Not enough info - did they fall away from the hugel berm or toward? Was the storm that toppled the tree significantly above average force?
I did construct hugel berms uphill of each tree on contour to keep them hydrated - is it possible they were TOO effective?
Jay Angler wrote:If you don't think the roots are too wet, but think the soil might be poor, the same idea works - dig some holes 5 ft or so from the trunk and put some compost/chopped and dropped weeds/urine/etc in the holes so the roots will go searching.
Is this a grafted tree? If it's grafted on "miniature" root stock, some of those trees are designed to be babied their entire life.

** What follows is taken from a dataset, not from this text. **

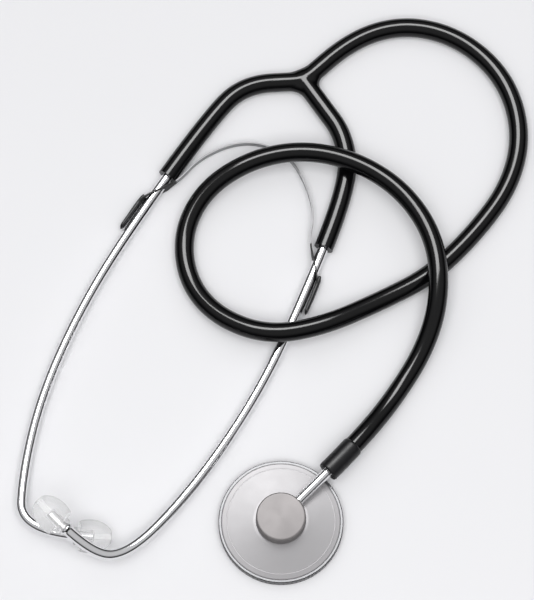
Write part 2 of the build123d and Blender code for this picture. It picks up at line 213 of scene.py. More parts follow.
class MetalSettings(PropertyGroup):
    """The chest piece, the ear tubes and the leaf spring."""

    turned_color: FloatVectorProperty(
        name="Turned metal", description="Colour of the chest piece's turned body", subtype="COLOR", size=3,
        default=(0.56, 0.55, 0.56), min=0.0, max=1.0)
    # painted shade: multiplies the turned colour darker on the boss, to dim the lamp's reflection on its flat
    # top
    boss_painted_shade: FloatVectorProperty(
        name="Boss painted shade", description="How the turned colour is dimmed on the boss", subtype="COLOR", size=3,
        default=(0.58, 0.56, 0.55), min=0.0, max=1.0)
    bright_color: FloatVectorProperty(
        name="Bright metal", description="Colour of the ear tubes and the stem", subtype="COLOR", size=3,
        default=(0.83, 0.83, 0.84), min=0.0, max=1.0)
    # painted shade: the chrome ring is coloured far darker than metal, standing in for its dark reflections
    ring_color_painted_dark: FloatVectorProperty(
        name="Ring metal", description="Colour of the chest piece's ring", subtype="COLOR", size=3,
        default=(0.16, 0.16, 0.165), min=0.0, max=1.0)
    spring_color: FloatVectorProperty(
        name="Spring steel", description="Colour of the leaf spring", subtype="COLOR", size=3,
        default=(0.40, 0.40, 0.41), min=0.0, max=1.0)
    leaf_thick: FloatProperty(
        name="Leaf thickness", description="Thickness of the leaf spring", default=0.0006, min=0.0002,
        max=0.002, unit="LENGTH")
    leaf_wide: FloatProperty(
        name="Leaf width", description="Width of the leaf spring, which stands on edge", default=0.0064,
        min=0.002, max=0.012, unit="LENGTH")


class TipSettings(PropertyGroup):
    """The soft ear tips."""

    color: FloatVectorProperty(
        name="Ear tip colour", description="Colour of the pale see-through ear tips", subtype="COLOR", size=3,
        default=(0.97, 0.97, 0.97), min=0.0, max=1.0)
    radius: FloatProperty(
        name="Ear tip radius", description="Radius of an ear tip at its widest", default=0.0067, min=0.004,
        max=0.009, unit="LENGTH")


class StageSettings(PropertyGroup):
    """The table and the lamps."""

    table_color: FloatVectorProperty(
        name="Table", description="Colour of the pale table", subtype="COLOR", size=3,
        default=(0.80, 0.80, 0.815), min=0.0, max=1.0)
    key_power: FloatProperty(
        name="Key lamp", description="Power of the lamp that makes the highlights", default=23.0,
        min=0.0, max=200.0, unit="POWER")
    fill_power: FloatProperty(
        name="Fill lamp", description="Power of the wide soft lamp overhead", default=34.0,
        min=0.0, max=200.0, unit="POWER")


# Shapes


def beyond(start, end, distance):
    """The point at a distance from end, on the line that comes from start."""
    way = (Vector(end) - Vector(start)).normalized()
    return Vector(end) + way * distance


def leaf_crossings():
    """Where the leaf spring goes through the left and the right ear tube."""
    return [beyond(*LEFT_EXIT, LEAF_CROSSING), beyond(*RIGHT_EXIT, LEAF_CROSSING)]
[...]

My understanding is that many "dwarf" trees are regular trees that are grafts onto a different plant's roots that will limit the uptake of water and nutrients to keep the tree small in size, but still producing lots of fruit. These trees make up the "modern industrial orchard" where every tree is staked, pruned and nutritionally controlled. They are sometimes appropriate for a specific location - I bought an espalier Asian pear grafted with several varieties as a treat that is in a spot where I can give it a little care and where a larger tree would put shade where I didn't want it. I've still managed to treat it more "permaculturally" by planting wood up slope from it to hold water and adding comfrey as a chop and drop companion.
So they're not even real dwarfs but flimsy giants, you have to prune them lots and otherwise they'll break, what a dud.